### DATA EXCERPTS
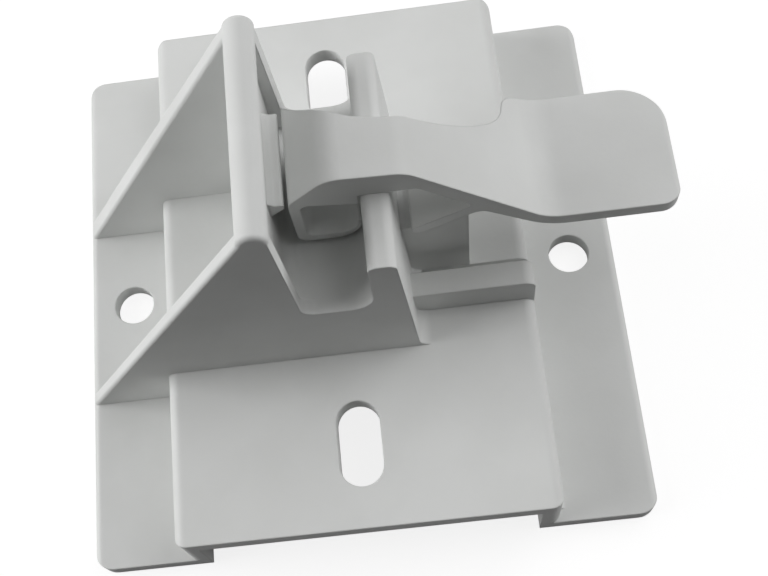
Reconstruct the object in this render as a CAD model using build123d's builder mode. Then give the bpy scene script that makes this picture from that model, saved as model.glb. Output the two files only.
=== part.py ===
from build123d import *
import math
import os

# Awning bracket: a cast, powder-coated wall bracket with a loose locking lever.
# Frame: origin at the centre of the mounting plate on its back face, +Z out of the wall.
# The awning's rail runs along Y, through the trough. The lever's paddle points to +X.

# Mounting plate, a hat section open at both ends
plate_width = 120.0
plate_depth = 120.0
plate_thickness = 4.0
plate_corner_radius = 4.2
plate_edge_round = 1.6
web_width = 79.0
web_height = 19.5
web_thickness = 4.4
web_side_wall = 4.5
web_edge_round = 2.4
web_foot_round = 1.2
web_corner_radius = 2.8

# Fixing holes in the plate and slots in the web
hole_diameter = 9.0
hole_spacing = 100.0
slot_width = 9.0
slot_length = 18.0
slot_spacing = 85.0

# Hook wall with its rod, the trough beside it and the rib that closes the trough
hook_wall_thickness = 3.0
rod_diameter = 5.8
rod_overhang = 2.0
rod_end_round = 1.0
rod_height = 82.3
trough_left = -10.0
trough_width = 17.0
trough_height = 44.4
trough_floor_thickness = 4.0
trough_left_round = 3.0
trough_right_round = 5.0
rib_thickness = 5.3
rib_height = 63.6
rib_head_round = 1.8
rib_draft = 2.4
rib_toe_round = 2.6
hook_near = -23.0
hook_far = 22.6

# Gussets at both ends of the hook wall
near_gusset_thickness = 3.0
far_gusset_thickness = 4.6
far_gusset_draft = 1.4
gusset_top_lip = 1.6
gusset_lip = 3.0
gusset_foot_inset = 0.5
gusset_edge_round = 0.8
gusset_edge_turn = 3.0

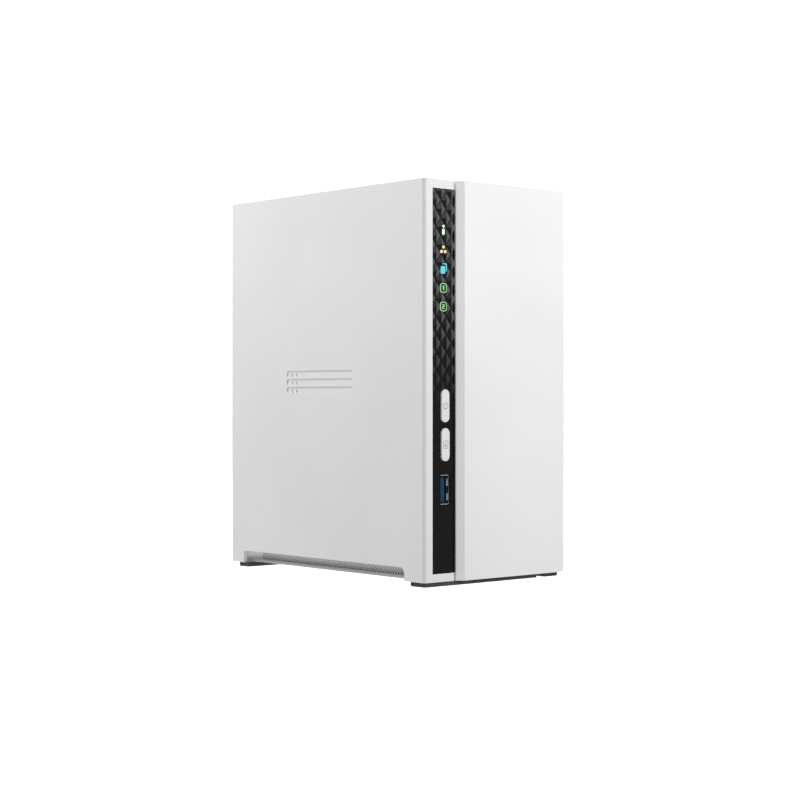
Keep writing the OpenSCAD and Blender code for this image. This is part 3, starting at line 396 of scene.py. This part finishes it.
SHELL_WHITE = (0.80, 0.80, 0.80)
COVER_WHITE = (0.855, 0.855, 0.855)
MATERIALS = {
    "shell_white": plastic("shell_white", SHELL_WHITE, 0.5),
    "cover_white": plastic("cover_white", COVER_WHITE, 0.45),
    "rear_white": plastic("rear_white", tint(SHELL_WHITE, 0.98), 0.5),
    "base_white": recess_white("base_white", SHELL_WHITE),
    "button_white": plastic("button_white", SHELL_WHITE, 0.3, depth=0.003 * MM, coat=0.3),
    "foot_rubber": rubber("foot_rubber", (0.045, 0.045, 0.047)),
    "panel_black": relief_film("panel_black", (0.0045, 0.0045, 0.005), (0.10, 0.10, 0.104)),
    "unlit_green": plastic("unlit_green", (0.10, 0.16, 0.10), 0.25),
    "unlit_amber": plastic("unlit_amber", (0.20, 0.14, 0.06), 0.25),
    "lens_green": lamp("lens_green", (0.42, 0.82, 0.38), 0.86),
    "lens_status": lamp("lens_status", (0.78, 1.0, 0.70), 1.1),
    "lens_amber": lamp("lens_amber", (1.0, 0.80, 0.42), 1.0),
    "lens_blue": lamp("lens_blue", (0.15, 0.78, 0.90), 0.85),
    "socket_metal": metal("socket_metal", (0.78, 0.78, 0.79), 0.22),
    # painted light: the front socket is socket_metal's metal painted a little paler, to light its
    # recessed shell
    "front_socket": metal("front_socket", (0.82, 0.82, 0.83), 0.36),
    "tongue_blue": plastic("tongue_blue", (0.003, 0.066, 0.15), 0.6, vary=0.12, shine=0.12),
    "jack_black": plastic("jack_black", (0.02, 0.02, 0.021), 0.42, vary=0.1),
    "chip_black": plastic("chip_black", (0.028, 0.028, 0.03), 0.5, vary=0.12),
    "link_ivory": plastic("link_ivory", (0.80, 0.77, 0.66), 0.45, vary=0.03),
    "board_green": board_mask("board_green", (0.012, 0.10, 0.045)),
    "contact_gold": metal("contact_gold", (0.90, 0.66, 0.28), 0.24),
    "heatsink_metal": metal("heatsink_metal", (0.74, 0.75, 0.77), 0.34, (1, 1, 0.05)),
    "cell_metal": metal("cell_metal", (0.76, 0.76, 0.75), 0.25),
    "cage_steel": zinc("cage_steel", (0.66, 0.68, 0.70)),
    "tray_grey": plastic("tray_grey", (0.045, 0.045, 0.048), 0.5, vary=0.06),
    "strip_grey": plastic("strip_grey", (0.12, 0.12, 0.125), 0.5, vary=0.05),
    "handle_grey": plastic("handle_grey", (0.22, 0.22, 0.23), 0.45, vary=0.04),
    "drive_casting": metal("drive_casting", (0.60, 0.61, 0.62), 0.5, depth=0.03 * MM),
    "drive_lid_steel": metal("drive_lid_steel", (0.76, 0.77, 0.78), 0.3, (1, 1, 0.04)),
    "fan_black": plastic("fan_black", (0.018, 0.018, 0.019), 0.45, vary=0.1),
    "rotor_black": plastic("rotor_black", (0.024, 0.024, 0.026), 0.38, vary=0.1),
    "lead_black": rubber("lead_black", (0.015, 0.015, 0.015)),
    "screw_steel": metal("screw_steel", (0.72, 0.72, 0.72), 0.28),
    "lock_steel": metal("lock_steel", (0.62, 0.62, 0.63), 0.35, (0.05, 1, 1)),
    "print_grey": plastic("print_grey", (0.34, 0.34, 0.35), 0.6, vary=0.1),
    "print_faint": plastic("print_faint", tint(SHELL_WHITE, 0.42), 0.5, vary=0.05),
    "label_white": paper("label_white", (0.80, 0.80, 0.78)),
    "label_silver": metal("label_silver", (0.70, 0.71, 0.72), 0.42),
}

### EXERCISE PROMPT
Print every entry exactly as it appears.

### COMPLETE OUTPUT
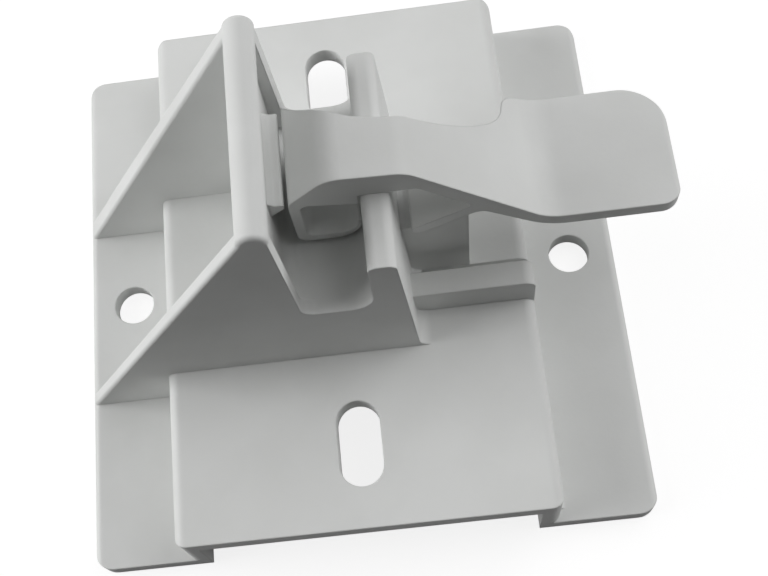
Reconstruct the object in this render as a CAD model using build123d's builder mode. Then give the bpy scene script that makes this picture from that model, saved as model.glb. Output the two files only.
=== part.py ===
from build123d import *
import math
import os

# Awning bracket: a cast, powder-coated wall bracket with a loose locking lever.
# Frame: origin at the centre of the mounting plate on its back face, +Z out of the wall.
# The awning's rail runs along Y, through the trough. The lever's paddle points to +X.

# Mounting plate, a hat section open at both ends
plate_width = 120.0
plate_depth = 120.0
plate_thickness = 4.0
plate_corner_radius = 4.2
plate_edge_round = 1.6
web_width = 79.0
web_height = 19.5
web_thickness = 4.4
web_side_wall = 4.5
web_edge_round = 2.4
web_foot_round = 1.2
web_corner_radius = 2.8

# Fixing holes in the plate and slots in the web
hole_diameter = 9.0
hole_spacing = 100.0
slot_width = 9.0
slot_length = 18.0
slot_spacing = 85.0

# Hook wall with its rod, the trough beside it and the rib that closes the trough
hook_wall_thickness = 3.0
rod_diameter = 5.8
rod_overhang = 2.0
rod_end_round = 1.0
rod_height = 82.3
trough_left = -10.0
trough_width = 17.0
trough_height = 44.4
trough_floor_thickness = 4.0
trough_left_round = 3.0
trough_right_round = 5.0
rib_thickness = 5.3
rib_height = 63.6
rib_head_round = 1.8
rib_draft = 2.4
rib_toe_round = 2.6
hook_near = -23.0
hook_far = 22.6

# Gussets at both ends of the hook wall
near_gusset_thickness = 3.0
far_gusset_thickness = 4.6
far_gusset_draft = 1.4
gusset_top_lip = 1.6
gusset_lip = 3.0
gusset_foot_inset = 0.5
gusset_edge_round = 0.8
gusset_edge_turn = 3.0

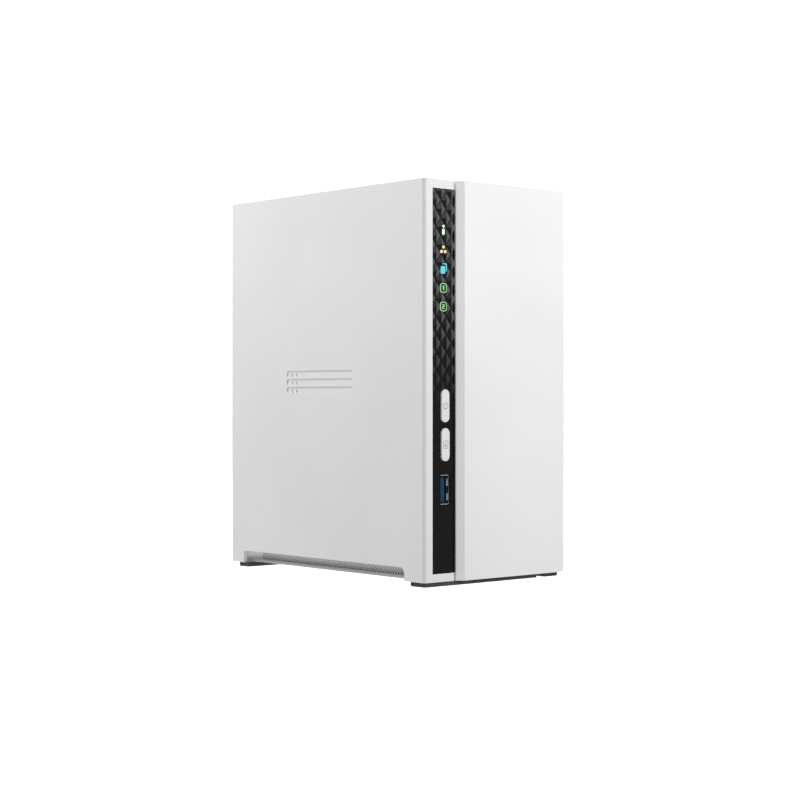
Keep writing the OpenSCAD and Blender code for this image. This is part 3, starting at line 396 of scene.py. This part finishes it.
SHELL_WHITE = (0.80, 0.80, 0.80)
COVER_WHITE = (0.855, 0.855, 0.855)
MATERIALS = {
    "shell_white": plastic("shell_white", SHELL_WHITE, 0.5),
    "cover_white": plastic("cover_white", COVER_WHITE, 0.45),
    "rear_white": plastic("rear_white", tint(SHELL_WHITE, 0.98), 0.5),
    "base_white": recess_white("base_white", SHELL_WHITE),
    "button_white": plastic("button_white", SHELL_WHITE, 0.3, depth=0.003 * MM, coat=0.3),
    "foot_rubber": rubber("foot_rubber", (0.045, 0.045, 0.047)),
    "panel_black": relief_film("panel_black", (0.0045, 0.0045, 0.005), (0.10, 0.10, 0.104)),
    "unlit_green": plastic("unlit_green", (0.10, 0.16, 0.10), 0.25),
    "unlit_amber": plastic("unlit_amber", (0.20, 0.14, 0.06), 0.25),
    "lens_green": lamp("lens_green", (0.42, 0.82, 0.38), 0.86),
    "lens_status": lamp("lens_status", (0.78, 1.0, 0.70), 1.1),
    "lens_amber": lamp("lens_amber", (1.0, 0.80, 0.42), 1.0),
    "lens_blue": lamp("lens_blue", (0.15, 0.78, 0.90), 0.85),
    "socket_metal": metal("socket_metal", (0.78, 0.78, 0.79), 0.22),
    # painted light: the front socket is socket_metal's metal painted a little paler, to light its
    # recessed shell
    "front_socket": metal("front_socket", (0.82, 0.82, 0.83), 0.36),
    "tongue_blue": plastic("tongue_blue", (0.003, 0.066, 0.15), 0.6, vary=0.12, shine=0.12),
    "jack_black": plastic("jack_black", (0.02, 0.02, 0.021), 0.42, vary=0.1),
    "chip_black": plastic("chip_black", (0.028, 0.028, 0.03), 0.5, vary=0.12),
    "link_ivory": plastic("link_ivory", (0.80, 0.77, 0.66), 0.45, vary=0.03),
    "board_green": board_mask("board_green", (0.012, 0.10, 0.045)),
    "contact_gold": metal("contact_gold", (0.90, 0.66, 0.28), 0.24),
    "heatsink_metal": metal("heatsink_metal", (0.74, 0.75, 0.77), 0.34, (1, 1, 0.05)),
    "cell_metal": metal("cell_metal", (0.76, 0.76, 0.75), 0.25),
    "cage_steel": zinc("cage_steel", (0.66, 0.68, 0.70)),
    "tray_grey": plastic("tray_grey", (0.045, 0.045, 0.048), 0.5, vary=0.06),
    "strip_grey": plastic("strip_grey", (0.12, 0.12, 0.125), 0.5, vary=0.05),
    "handle_grey": plastic("handle_grey", (0.22, 0.22, 0.23), 0.45, vary=0.04),
    "drive_casting": metal("drive_casting", (0.60, 0.61, 0.62), 0.5, depth=0.03 * MM),
    "drive_lid_steel": metal("drive_lid_steel", (0.76, 0.77, 0.78), 0.3, (1, 1, 0.04)),
    "fan_black": plastic("fan_black", (0.018, 0.018, 0.019), 0.45, vary=0.1),
    "rotor_black": plastic("rotor_black", (0.024, 0.024, 0.026), 0.38, vary=0.1),
    "lead_black": rubber("lead_black", (0.015, 0.015, 0.015)),
    "screw_steel": metal("screw_steel", (0.72, 0.72, 0.72), 0.28),
    "lock_steel": metal("lock_steel", (0.62, 0.62, 0.63), 0.35, (0.05, 1, 1)),
    "print_grey": plastic("print_grey", (0.34, 0.34, 0.35), 0.6, vary=0.1),
    "print_faint": plastic("print_faint", tint(SHELL_WHITE, 0.42), 0.5, vary=0.05),
    "label_white": paper("label_white", (0.80, 0.80, 0.78)),
    "label_silver": metal("label_silver", (0.70, 0.71, 0.72), 0.42),
}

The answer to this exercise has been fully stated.